Die Dermatologin rät, die Medikamente vorsorglich zu nehmen und nicht erst, wenn die Symptome wie tränende Augen und laufende Nase bereits zu spüren sind. Außerdem sollte man die Antihistaminika während der Blütezeit des jeweiligen Allergens durchgängig für drei oder vier Wochen durchgehend nehmen. „Mal nehmen, mal nicht – das bringt nichts“, so das Urteil von Fölster-Holst.

Kortisonhaltige Medikamente gegen Pollenallergie

Antihistaminika reichen aber nicht immer aus, um die Allergie-Symptome wirksam zu lindern. Dann können kortisonhaltige Sprays oder Augentropfen helfen. „Kortison hemmt Entzündungen. Denn jede Allergie ist ein entzündlicher Prozess“, erklärt Fölster-Holst.

Allergieforscher Zuberbier sagte dem Spiegel dazu: „Moderne Cortison-Abkömmlinge, die etwa als Nasenspray angewendet werden, wirken lediglich lokal und gehen nicht mehr ins Blut über. Sie bieten ein sehr gutes Sicherheitsprofil.“

Dennoch hat Kortison in der breiten Bevölkerung keinen guten Ruf. „Die Verschreibung von Kortikosteroiden als Nasenspray erfolgt bei Heuschnupfen viel zu selten“, moniert Allergologe Knut Brockow. Dabei sei der Wirkstoff bei Pollenallergie sehr sinnvoll, weil er die Entzündung positiv beeinflusse.

Hausmittel gegen Heuschnupfen

Auch einfache Hausmittel können die Beschwerden bei Heuschnupfen lindern. Wir haben dir die wichtigsten zusammengestellt: Heuschnupfen: Wirksame Hausmittel gegen verstopfte Nase und juckende Augen

Doch auch wenn ein Dampfbad beruhigt und Tee das Kratzen im Hals lindert, du bekämpfst dabei nur die Symptome, nicht die Ursache. Du solltest deshalb trotzdem einen Allergietest machen lassen und ärztlich abklären, welche Medikamente am sinnvollsten sind.

Wichtige Maßnahmen gegen Heuschnupfen

Damit dich die Pollenallergie nicht zu sehr quält, kannst du folgende Vorkehrungen treffen:

  • Trage ein Tuch oder eine Kappe auf dem Kopf.
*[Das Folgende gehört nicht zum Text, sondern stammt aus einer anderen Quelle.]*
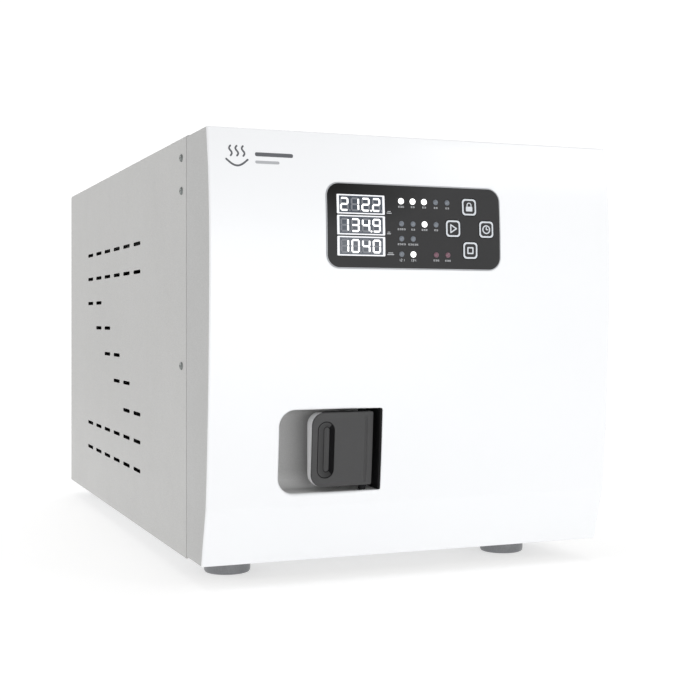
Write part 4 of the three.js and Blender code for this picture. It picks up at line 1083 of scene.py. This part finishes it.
def cover():
    s = Skin()
    R = 3.0
    ys = list(np.linspace(SEAM_Y, REAR_Y, 13))
    zs = list(np.linspace(Z0, Z1 - R, 8))
    outer = [(y, Z0) for y in ys] + [(REAR_Y, z) for z in zs[1:-1]] + [(y, Z1 - R) for y in reversed(ys)] + [(SEAM_Y, z) for z in reversed(zs[1:-1])]
    holes = [stadium(SLOT_COLS[c], z, 36.5, 4.4, 8) for z, cols in SLOT_ROWS for c in cols] + [circle(SCREW_Y, z, 2.6, 18) for z in SCREW_Z]
    V, F = cdt(outer, holes)
    for side in (-1, 1):
        for f in F:
            pts = [(side * HW, V[i][0], V[i][1]) for i in f]
            if side < 0:
                pts.reverse()
            s.face(pts, [(side, 0, 0)] * 3)
        P, N = [], []
        for i in range(7):
            a = math.pi / 2 * i / 6
            P.append([(side * (HW - R + R * math.cos(a)), y, Z1 - R + R * math.sin(a)) for y in ys])
            N.append([(side * math.cos(a), 0, math.sin(a)) for y in ys])
        s.grid(P, N, flip=side < 0)
    xs = list(np.linspace(-HW + R, HW - R, 9))
    outer = [(x, SEAM_Y) for x in xs] + [(HW - R, y) for y in ys[1:-1]] + [(x, REAR_Y) for x in reversed(xs)] + [(-HW + R, y) for y in reversed(ys[1:-1])]
    V, F = cdt(outer, [rrect(-125.8, 125.8, 119.2, 270.8, 0.5, 2)])
    for f in F:
        s.face([(V[i][0], V[i][1], Z1) for i in f], [(0, 0, 1)] * 3)

    def inner(A):
        B = A.copy()
        cx, cz = np.sign(A[:, 0]) * (HW - R), Z1 - R
        bend = (np.abs(A[:, 0]) > HW - R + 1e-4) & (A[:, 2] > cz + 1e-4)
        topm = (np.abs(A[:, 0]) <= HW - R + 1e-4)
        side = ~bend & ~topm
        B[side, 0] = np.sign(A[side, 0]) * (HW - 2)
        B[topm, 2] = Z1 - 2
        d = np.stack([A[:, 0] - cx, A[:, 2] - cz], 1)
        L = np.maximum(1e-9, np.linalg.norm(d, axis=1))
        B[bend, 0] = (cx + d[:, 0] / L * (R - 2))[bend]
        B[bend, 2] = (cz + d[:, 1] / L * (R - 2))[bend]
        return B

    o = s.make("cover_sheet", ["cover_paint", "gap_dark"], inner)
    # The walls of the vent slots and screw holes take the near-black: painted shade inside the openings.
    for p in o.data.polygons:
        x, y, z = (abs(p.center[0]) * 1000, p.center[1] * 1000, p.center[2] * 1000)
        if HW - 1.9 < x < HW - 0.1 and SEAM_Y + 8 < y < REAR_Y - 8 and 30 < z < 430:
            p.material_index = 1
    finish_piece(o, "cabinet", "outer_cover", slot="cover_paint")


def rear():
    s = Skin()
    x = HW - 2.4
    outer = dense([(-x, 20.3), (x, 20.3), (x, 437.6), (-x, 437.6)], 40)
    holes = []
    for i in range(-5, 6):
        h = math.sqrt(52 * 52 - (9 * i) ** 2)
        holes.append(stadium(-95 + 9 * i, 270, 4, 2 * h, 6))
    holes += [rrect(112, 174, 48, 100, 2, 3), circle(60, 300, 11, 28)]
    V, F = cdt(outer, holes)
    for f in F:
        s.face([(V[i][0], 373, V[i][1]) for i in reversed(f)], [(0, 1, 0)] * 3)

    def inner(A):
        B = A.copy()
        B[:, 1] = 371
        return B

    finish_piece(s.make("rear_sheet", ["base_steel"], inner), "cabinet", "rear_panel", slot="base_steel")
    s = Skin()
    for (x_, z_) in [(-208, 60), (-208, 230), (-208, 400), (208, 60), (208, 230), (208, 400), (-150, 325), (-40, 325), (-150, 215), (-40, 215), (0, 429), (0, 30)]:
        pan_head(s, "y", 373.02, (x_, z_), 1, 3.4)
    finish_piece(s.make("rear_screws", ["zinc_steel", "gap_dark"]), "cabinet", slot="zinc_steel")
    # raised finger ring around the fan opening
    s = Skin()
    for r_ in (18, 36, 54):
        lathe(s, [(r_ + 1.0 * math.cos(a), 374.0 + 1.0 * math.sin(a)) for a in np.linspace(0, 2 * math.pi, 11)[:-1]], ("y", -95, 270), 64, smooth=80)
    for a in (45, 135, 225, 315):
        ca, sa = math.cos(math.radians(a)), math.sin(math.radians(a))
        tube(s, [(-95 + ca * 3, 374.2, 270 + sa * 3), (-95 + ca * 62, 374.2, 270 + sa * 62)], 1.0, 10)
    finish_piece(s.make("fan_guard", ["zinc_steel"]), "cabinet", slot="zinc_steel")


def tube(s, path, r, seg=10, m=0):
    """A round rod along a straight or bent path, with flat ends."""
    P = [np.array(p, float) for p in path]
    rows, nn = [], []
    up = None
    for i, p in enumerate(P):
        d = (P[min(i + 1, len(P) - 1)] - P[max(i - 1, 0)])
        d /= np.linalg.norm(d)
        if up is None:
            up = np.array([0, 0, 1.0]) if abs(d[2]) < 0.9 else np.array([1.0, 0, 0])
        u = np.cross(up, d)
        u /= np.linalg.norm(u)
        v = np.cross(d, u)
        up = v
        ring = [u * math.cos(2 * math.pi * k / seg) + v * math.sin(2 * math.pi * k / seg) for k in range(seg)]
        rows.append([tuple(p + r * q) for q in ring])
        nn.append([tuple(q) for q in ring])
    s.grid(rows, nn, m, ring=True)
    for row, c, rev in ((rows[0], P[0], True), (rows[-1], P[-1], False)):
        for k in range(seg):
            t = [tuple(c), row[k], row[(k + 1) % seg]]
            if rev:
                t.reverse()
            s.face(t, None, m)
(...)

Pollen bleiben leicht in den Haaren hängen. Positiver Nebeneffekt: Du bist besser vor der Sonne geschützt.
  • Wasche, sobald du nach Hause kommst, Hände, Arme und Gesicht ab, um Pollen zu entfernen.
  • Wechsle zuhause die Kleidung oder ziehe die Klamotten zumindest nicht im Schlafzimmer aus.
  • Kämme deine Haare aus, bevor du die Kleidung wechselst.
  • Dusche am besten vor dem Schlafengehen.
  • Wasche deine Haare häufig, unter Umständen sogar täglich.
  • Putze deinen Wohnbereich regelmäßig – wir empfehlen umweltfreundliche Hausmittel.
  • Befestige Pollenschutzgitter an den Fenstern. Da das Material dicht ist, solltest du länger lüften, um einen guten Luftaustausch zu erreichen.

Du kannst Pollen nicht vollständig aus dem Weg gehen. Auch wenn Fenster und Türen weitestgehend geschlossen sind, können die Partikelchen in die Wohnung dringen. „Selbst wenn Sie sich im Keller einschließen, würden wahrscheinlich noch kleine Pollen durch die Fensterritzen hineinfliegen“, so das Urteil von Prof. Regina Fölster-Holst.

Doch du kannst die Pollenbelastung im Auge behalten – per Pollenflug-App oder bei vielen Wetterdiensten. Wenn ein starker Pollenflug vorhergesagt ist, kannst du zumindest entsprechend planen und nicht draußen Sport machen oder zu Mittag essen.